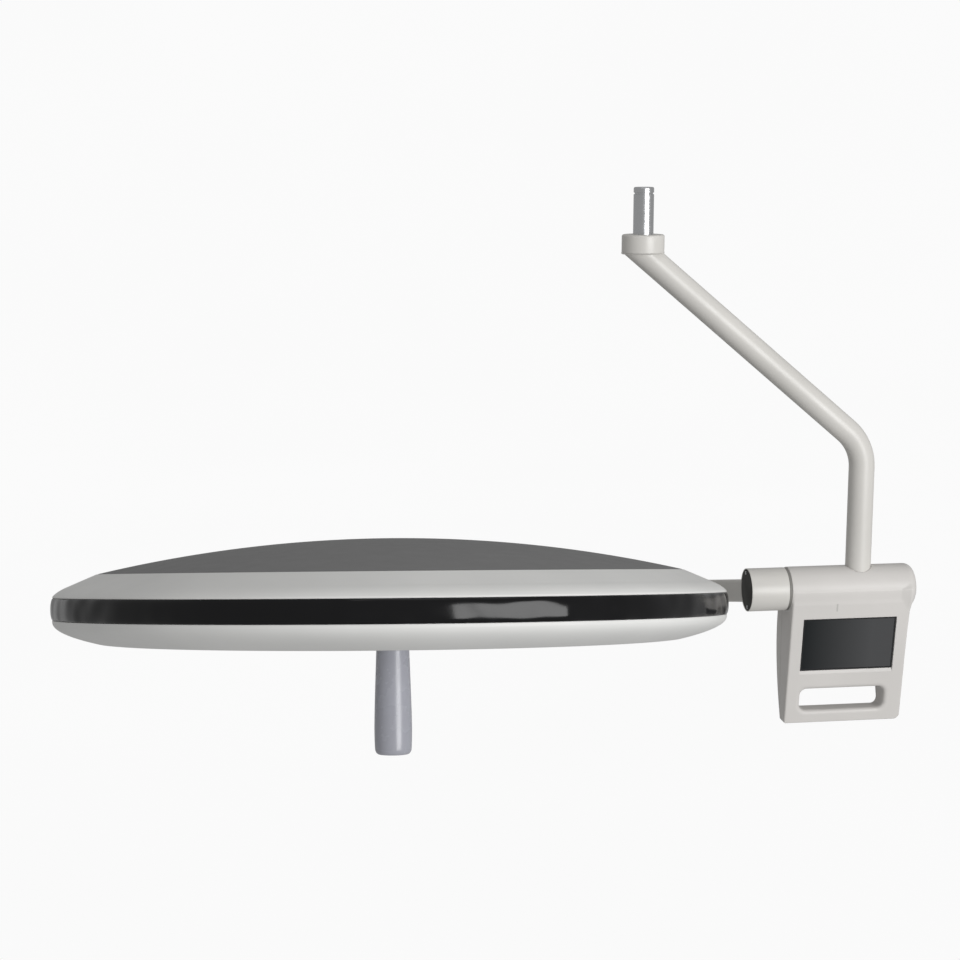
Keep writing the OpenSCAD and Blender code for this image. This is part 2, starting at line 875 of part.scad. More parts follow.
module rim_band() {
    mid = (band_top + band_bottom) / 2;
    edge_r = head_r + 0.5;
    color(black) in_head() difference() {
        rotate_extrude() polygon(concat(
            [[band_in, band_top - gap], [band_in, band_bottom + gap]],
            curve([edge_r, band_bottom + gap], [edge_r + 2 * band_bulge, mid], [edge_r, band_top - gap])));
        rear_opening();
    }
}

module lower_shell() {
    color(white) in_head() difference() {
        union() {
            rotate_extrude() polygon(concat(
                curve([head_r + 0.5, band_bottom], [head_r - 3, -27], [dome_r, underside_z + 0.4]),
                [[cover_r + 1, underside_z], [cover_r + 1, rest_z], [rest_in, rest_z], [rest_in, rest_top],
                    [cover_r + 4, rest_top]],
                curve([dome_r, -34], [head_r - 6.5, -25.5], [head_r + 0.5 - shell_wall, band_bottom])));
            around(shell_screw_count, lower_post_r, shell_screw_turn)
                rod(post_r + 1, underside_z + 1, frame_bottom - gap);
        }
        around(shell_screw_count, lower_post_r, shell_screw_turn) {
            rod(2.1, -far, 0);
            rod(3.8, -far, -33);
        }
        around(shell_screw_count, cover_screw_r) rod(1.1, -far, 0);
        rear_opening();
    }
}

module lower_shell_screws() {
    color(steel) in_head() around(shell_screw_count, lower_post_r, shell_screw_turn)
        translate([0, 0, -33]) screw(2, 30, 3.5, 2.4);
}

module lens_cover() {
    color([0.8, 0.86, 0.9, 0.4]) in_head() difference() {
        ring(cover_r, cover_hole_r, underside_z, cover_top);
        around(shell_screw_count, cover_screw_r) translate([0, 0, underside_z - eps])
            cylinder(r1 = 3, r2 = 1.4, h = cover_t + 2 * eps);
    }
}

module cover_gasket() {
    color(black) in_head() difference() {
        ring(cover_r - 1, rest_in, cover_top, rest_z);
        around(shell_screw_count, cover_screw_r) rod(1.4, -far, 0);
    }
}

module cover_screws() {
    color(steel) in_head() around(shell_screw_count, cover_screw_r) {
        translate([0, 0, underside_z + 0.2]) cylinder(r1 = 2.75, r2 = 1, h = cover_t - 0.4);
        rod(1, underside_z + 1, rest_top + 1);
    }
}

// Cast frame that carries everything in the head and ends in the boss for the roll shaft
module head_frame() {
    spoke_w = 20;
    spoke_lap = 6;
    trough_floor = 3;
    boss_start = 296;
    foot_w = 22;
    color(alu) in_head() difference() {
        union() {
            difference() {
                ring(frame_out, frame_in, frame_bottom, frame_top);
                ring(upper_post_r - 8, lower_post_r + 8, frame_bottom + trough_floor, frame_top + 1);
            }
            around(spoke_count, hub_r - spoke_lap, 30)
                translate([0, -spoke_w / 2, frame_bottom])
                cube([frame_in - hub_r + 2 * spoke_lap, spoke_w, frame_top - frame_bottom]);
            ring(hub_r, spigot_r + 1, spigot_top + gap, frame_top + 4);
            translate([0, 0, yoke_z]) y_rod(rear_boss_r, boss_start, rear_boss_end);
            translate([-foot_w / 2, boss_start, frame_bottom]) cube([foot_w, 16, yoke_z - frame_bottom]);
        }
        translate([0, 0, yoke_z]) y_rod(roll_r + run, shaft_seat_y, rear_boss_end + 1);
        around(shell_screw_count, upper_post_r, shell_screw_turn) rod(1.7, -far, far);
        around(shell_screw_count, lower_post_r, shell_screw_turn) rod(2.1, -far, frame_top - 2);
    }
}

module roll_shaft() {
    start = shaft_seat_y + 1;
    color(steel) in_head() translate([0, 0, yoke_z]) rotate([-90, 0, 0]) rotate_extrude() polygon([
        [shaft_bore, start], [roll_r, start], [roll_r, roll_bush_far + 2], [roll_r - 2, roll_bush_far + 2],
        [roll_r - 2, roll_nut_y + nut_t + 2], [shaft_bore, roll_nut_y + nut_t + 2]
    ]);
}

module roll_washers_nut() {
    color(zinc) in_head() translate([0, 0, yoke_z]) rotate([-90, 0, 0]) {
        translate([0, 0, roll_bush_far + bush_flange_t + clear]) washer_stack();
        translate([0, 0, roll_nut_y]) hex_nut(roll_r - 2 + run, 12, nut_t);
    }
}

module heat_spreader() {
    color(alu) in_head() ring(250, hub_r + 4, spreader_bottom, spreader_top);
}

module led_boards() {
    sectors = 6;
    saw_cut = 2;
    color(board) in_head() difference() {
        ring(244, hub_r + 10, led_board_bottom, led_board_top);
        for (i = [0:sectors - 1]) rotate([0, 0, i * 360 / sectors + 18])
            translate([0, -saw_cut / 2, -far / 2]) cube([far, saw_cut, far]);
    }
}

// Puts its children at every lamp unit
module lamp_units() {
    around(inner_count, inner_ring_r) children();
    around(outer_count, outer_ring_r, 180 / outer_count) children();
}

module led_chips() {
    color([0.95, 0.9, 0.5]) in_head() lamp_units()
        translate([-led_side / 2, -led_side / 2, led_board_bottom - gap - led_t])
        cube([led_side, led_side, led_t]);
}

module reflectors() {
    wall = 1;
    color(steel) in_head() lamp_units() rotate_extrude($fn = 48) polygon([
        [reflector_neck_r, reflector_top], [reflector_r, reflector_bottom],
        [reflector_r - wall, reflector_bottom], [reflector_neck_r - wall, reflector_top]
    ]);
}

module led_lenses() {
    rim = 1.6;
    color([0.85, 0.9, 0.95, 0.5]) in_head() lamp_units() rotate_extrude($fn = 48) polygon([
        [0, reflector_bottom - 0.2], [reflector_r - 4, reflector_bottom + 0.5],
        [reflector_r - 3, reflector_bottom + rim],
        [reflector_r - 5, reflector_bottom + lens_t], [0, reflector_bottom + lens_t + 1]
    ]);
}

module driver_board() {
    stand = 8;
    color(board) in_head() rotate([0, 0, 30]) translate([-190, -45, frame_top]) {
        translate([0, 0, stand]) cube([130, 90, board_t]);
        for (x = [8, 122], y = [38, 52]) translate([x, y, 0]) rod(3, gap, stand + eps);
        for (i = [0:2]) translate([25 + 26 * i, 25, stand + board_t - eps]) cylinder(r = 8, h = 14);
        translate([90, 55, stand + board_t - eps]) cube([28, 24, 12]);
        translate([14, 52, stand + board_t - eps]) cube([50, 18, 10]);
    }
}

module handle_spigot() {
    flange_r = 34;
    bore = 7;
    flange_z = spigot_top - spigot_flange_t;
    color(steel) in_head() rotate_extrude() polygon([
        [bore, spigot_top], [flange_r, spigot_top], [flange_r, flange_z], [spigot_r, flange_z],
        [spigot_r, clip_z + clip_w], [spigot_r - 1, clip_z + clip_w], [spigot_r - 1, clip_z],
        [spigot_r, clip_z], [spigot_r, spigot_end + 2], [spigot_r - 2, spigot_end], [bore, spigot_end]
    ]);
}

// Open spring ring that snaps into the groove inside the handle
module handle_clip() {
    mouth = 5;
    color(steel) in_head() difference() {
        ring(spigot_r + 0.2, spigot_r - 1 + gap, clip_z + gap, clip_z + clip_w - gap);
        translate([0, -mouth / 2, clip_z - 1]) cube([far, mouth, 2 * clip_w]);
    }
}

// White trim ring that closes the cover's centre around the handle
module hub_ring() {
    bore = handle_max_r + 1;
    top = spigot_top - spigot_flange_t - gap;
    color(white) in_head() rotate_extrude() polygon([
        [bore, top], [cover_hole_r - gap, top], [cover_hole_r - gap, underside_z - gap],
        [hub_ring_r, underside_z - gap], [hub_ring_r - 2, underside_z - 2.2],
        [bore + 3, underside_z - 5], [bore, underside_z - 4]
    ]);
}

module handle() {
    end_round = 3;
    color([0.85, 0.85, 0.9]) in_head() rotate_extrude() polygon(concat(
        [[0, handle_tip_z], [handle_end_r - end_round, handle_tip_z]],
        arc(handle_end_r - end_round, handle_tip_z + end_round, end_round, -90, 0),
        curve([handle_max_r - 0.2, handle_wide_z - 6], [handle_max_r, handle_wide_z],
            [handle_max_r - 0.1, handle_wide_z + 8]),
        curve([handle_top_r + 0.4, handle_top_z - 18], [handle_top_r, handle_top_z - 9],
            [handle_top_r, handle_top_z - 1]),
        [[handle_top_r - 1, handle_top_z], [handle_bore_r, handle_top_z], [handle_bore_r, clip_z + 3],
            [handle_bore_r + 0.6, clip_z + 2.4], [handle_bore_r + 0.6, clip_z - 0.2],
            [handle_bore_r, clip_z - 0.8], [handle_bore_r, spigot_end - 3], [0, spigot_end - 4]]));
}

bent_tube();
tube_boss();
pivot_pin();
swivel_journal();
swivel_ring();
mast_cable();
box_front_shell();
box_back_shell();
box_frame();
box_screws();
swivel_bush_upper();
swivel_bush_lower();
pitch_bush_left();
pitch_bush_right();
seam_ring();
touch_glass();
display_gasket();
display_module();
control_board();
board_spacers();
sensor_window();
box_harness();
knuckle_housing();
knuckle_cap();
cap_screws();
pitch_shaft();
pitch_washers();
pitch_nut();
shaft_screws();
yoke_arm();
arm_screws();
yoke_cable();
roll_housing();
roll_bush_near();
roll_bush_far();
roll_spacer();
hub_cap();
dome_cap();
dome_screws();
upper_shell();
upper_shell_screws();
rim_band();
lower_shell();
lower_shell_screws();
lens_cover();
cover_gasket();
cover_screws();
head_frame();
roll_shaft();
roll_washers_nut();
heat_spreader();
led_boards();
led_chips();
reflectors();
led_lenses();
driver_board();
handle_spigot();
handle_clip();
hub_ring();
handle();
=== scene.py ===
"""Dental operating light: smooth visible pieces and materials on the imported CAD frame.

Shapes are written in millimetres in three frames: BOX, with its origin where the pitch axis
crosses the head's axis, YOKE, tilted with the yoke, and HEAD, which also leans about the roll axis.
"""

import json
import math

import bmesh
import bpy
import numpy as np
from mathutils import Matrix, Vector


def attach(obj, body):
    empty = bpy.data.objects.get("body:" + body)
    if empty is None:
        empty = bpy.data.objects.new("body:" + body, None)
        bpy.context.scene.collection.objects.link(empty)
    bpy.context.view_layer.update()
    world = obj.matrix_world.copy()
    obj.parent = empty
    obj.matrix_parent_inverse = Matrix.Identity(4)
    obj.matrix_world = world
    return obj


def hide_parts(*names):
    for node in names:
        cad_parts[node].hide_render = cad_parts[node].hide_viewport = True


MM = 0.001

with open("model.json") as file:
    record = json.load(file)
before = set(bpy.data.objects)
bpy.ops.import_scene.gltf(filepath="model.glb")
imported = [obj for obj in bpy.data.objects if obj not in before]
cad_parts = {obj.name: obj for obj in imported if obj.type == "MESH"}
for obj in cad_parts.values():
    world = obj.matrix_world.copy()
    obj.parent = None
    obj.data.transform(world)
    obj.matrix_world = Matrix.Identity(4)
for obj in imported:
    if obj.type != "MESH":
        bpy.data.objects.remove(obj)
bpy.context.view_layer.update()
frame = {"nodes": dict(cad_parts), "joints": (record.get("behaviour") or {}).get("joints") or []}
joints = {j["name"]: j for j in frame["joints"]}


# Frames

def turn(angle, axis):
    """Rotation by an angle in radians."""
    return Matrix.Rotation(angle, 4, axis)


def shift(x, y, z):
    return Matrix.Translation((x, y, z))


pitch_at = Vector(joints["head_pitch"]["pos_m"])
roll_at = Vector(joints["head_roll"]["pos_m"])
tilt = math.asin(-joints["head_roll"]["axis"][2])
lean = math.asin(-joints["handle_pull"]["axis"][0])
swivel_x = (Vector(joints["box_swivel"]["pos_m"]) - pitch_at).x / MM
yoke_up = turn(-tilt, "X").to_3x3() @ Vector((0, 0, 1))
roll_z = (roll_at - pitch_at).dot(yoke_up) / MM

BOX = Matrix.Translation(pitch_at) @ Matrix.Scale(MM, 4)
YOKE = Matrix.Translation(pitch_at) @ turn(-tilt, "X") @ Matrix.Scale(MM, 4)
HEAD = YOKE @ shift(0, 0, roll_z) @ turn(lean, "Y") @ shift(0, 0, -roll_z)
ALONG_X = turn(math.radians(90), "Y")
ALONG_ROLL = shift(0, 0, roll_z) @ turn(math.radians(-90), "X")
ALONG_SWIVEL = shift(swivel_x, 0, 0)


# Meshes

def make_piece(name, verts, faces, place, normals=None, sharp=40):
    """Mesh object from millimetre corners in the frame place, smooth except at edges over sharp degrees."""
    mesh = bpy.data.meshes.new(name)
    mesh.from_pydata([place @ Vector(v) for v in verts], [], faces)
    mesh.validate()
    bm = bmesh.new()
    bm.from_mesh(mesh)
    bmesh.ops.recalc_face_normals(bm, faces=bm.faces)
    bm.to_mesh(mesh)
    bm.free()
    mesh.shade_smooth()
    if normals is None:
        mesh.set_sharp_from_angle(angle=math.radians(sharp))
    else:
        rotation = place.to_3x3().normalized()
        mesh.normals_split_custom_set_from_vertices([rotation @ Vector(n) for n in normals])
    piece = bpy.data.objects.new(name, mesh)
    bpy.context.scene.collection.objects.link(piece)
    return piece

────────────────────

**REQUIRED TASK:**
Look above for the line that contains "lower_shell_screws();". Starting there, transcribe every line exactly until you have copied the line that contains "imported = [obj".

**OUTPUT:**
lower_shell_screws();
lens_cover();
cover_gasket();
cover_screws();
head_frame();
roll_shaft();
roll_washers_nut();
heat_spreader();
led_boards();
led_chips();
reflectors();
led_lenses();
driver_board();
handle_spigot();
handle_clip();
hub_ring();
handle();
=== scene.py ===
"""Dental operating light: smooth visible pieces and materials on the imported CAD frame.

Shapes are written in millimetres in three frames: BOX, with its origin where the pitch axis
crosses the head's axis, YOKE, tilted with the yoke, and HEAD, which also leans about the roll axis.
"""

import json
import math

import bmesh
import bpy
import numpy as np
from mathutils import Matrix, Vector


def attach(obj, body):
    empty = bpy.data.objects.get("body:" + body)
    if empty is None:
        empty = bpy.data.objects.new("body:" + body, None)
        bpy.context.scene.collection.objects.link(empty)
    bpy.context.view_layer.update()
    world = obj.matrix_world.copy()
    obj.parent = empty
    obj.matrix_parent_inverse = Matrix.Identity(4)
    obj.matrix_world = world
    return obj


def hide_parts(*names):
    for node in names:
        cad_parts[node].hide_render = cad_parts[node].hide_viewport = True


MM = 0.001

with open("model.json") as file:
    record = json.load(file)
before = set(bpy.data.objects)
bpy.ops.import_scene.gltf(filepath="model.glb")
imported = [obj for obj in bpy.data.objects if obj not in before]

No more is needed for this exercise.